The obvious way to fix the conflict is to take away the hiring decision from the issuer. The issuer would still pay the rating agency but a neutral party — the SEC, the stock exchange on which the company is listed, the local baseball team — would make the decision as to which agency gets hired.

I guess this is my question: if you do this, the ratings agencies no longer have any incentives to do much of anything. There are three of them, and presumably each one would get a third of the business at a price set by the SEC. So their incentive would be to hire the cheapest possible analysts and cut costs to the bone. The result would be ratings agencies even less able to cope with complex modern securities than the current ones.

This is what stonkers me about the ratings dilemma: there just doesn’t seem to be any good answer. Turning the ratings agencies into regulated utilities might be better than the current situation, but not by much. And if you’re going to do that, why bother with ratings agencies at all? Why not just have the SEC provide ratings?

I’ve read other proposed solutions too. Open up the business to more firms, for example, or pay the agencies based on the accuracy of their ratings. But the first doesn’t really get at the conflict of interest, and the second is difficult because it often takes years before you know if a rating is accurate.

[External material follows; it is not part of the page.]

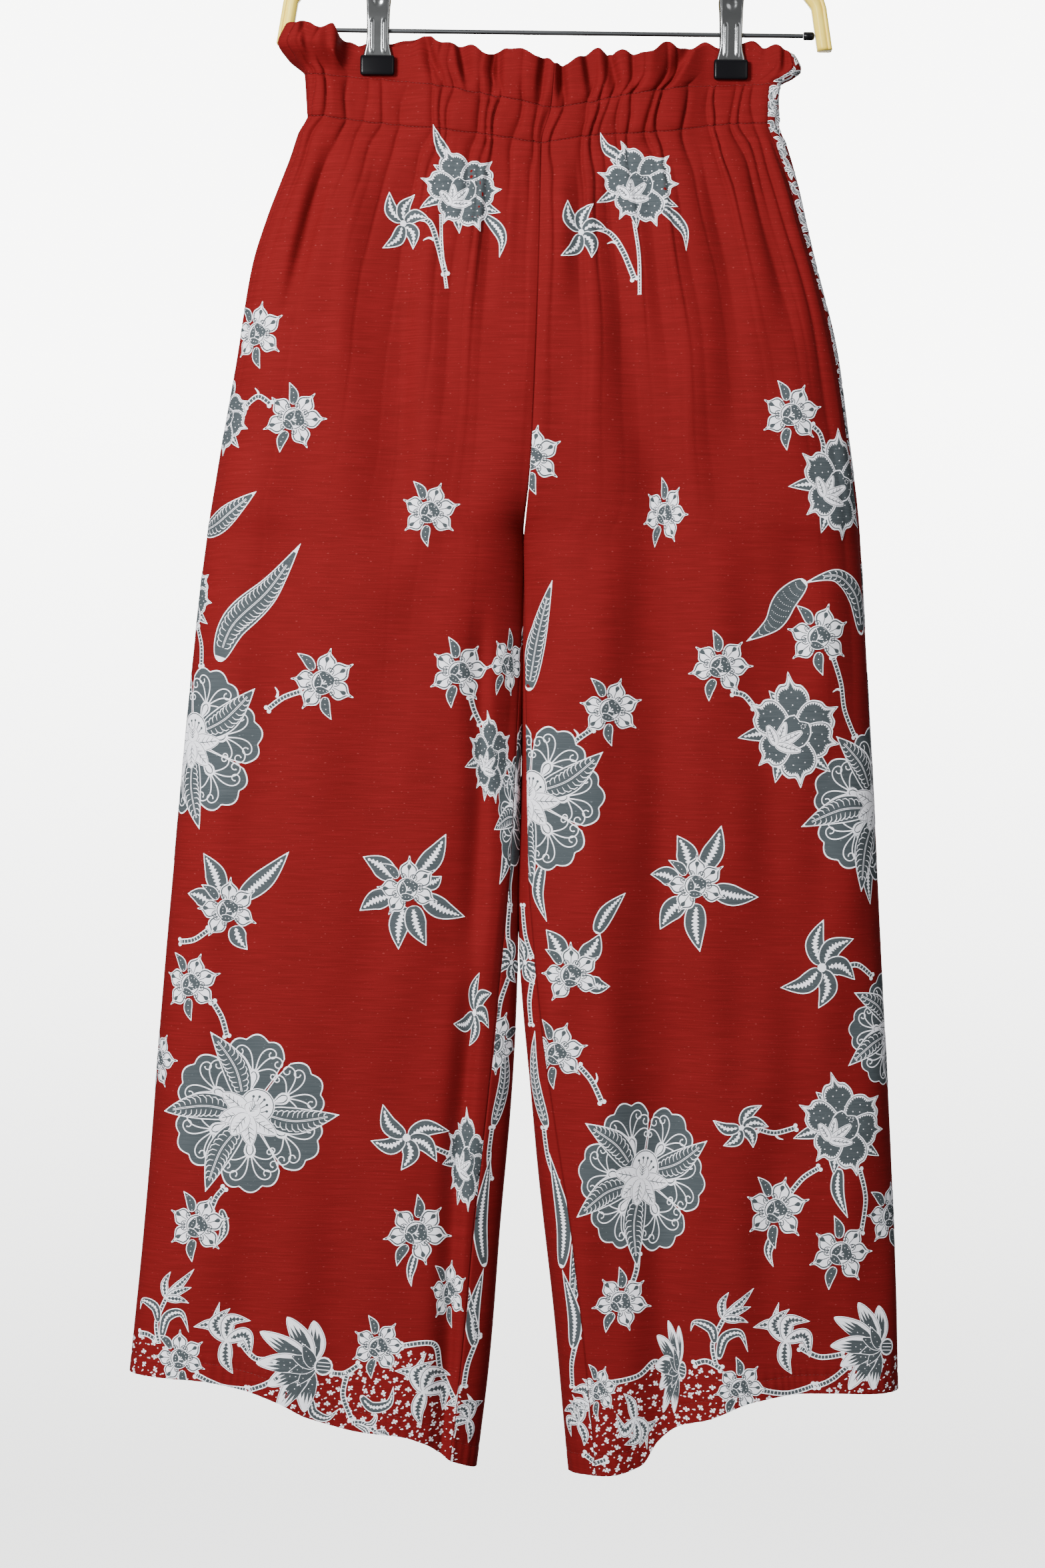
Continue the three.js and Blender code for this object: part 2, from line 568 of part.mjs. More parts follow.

I remember once someone telling me that after every financial crisis ever, the ratings agencies are always rolled out as sacrificial lambs. They had always been too optimistic, or too stupid, or too corrupt, or something. And then there’d be a hue and cry about “fixing” them, even though the real problem was that every single person on Wall Street, buyers and sellers alike, had wanted them to do exactly what they did: help inflate a bubble that made everyone truckloads of money. The hue and cry, he suggested, was more a way of deflecting blame from the real villains than it was a serious attempt to address an underlying problem.

I don’t remember who told me that, and I don’t even know for sure if it’s true. It’s stuck with me, though. I’m just not sure what the answer is here.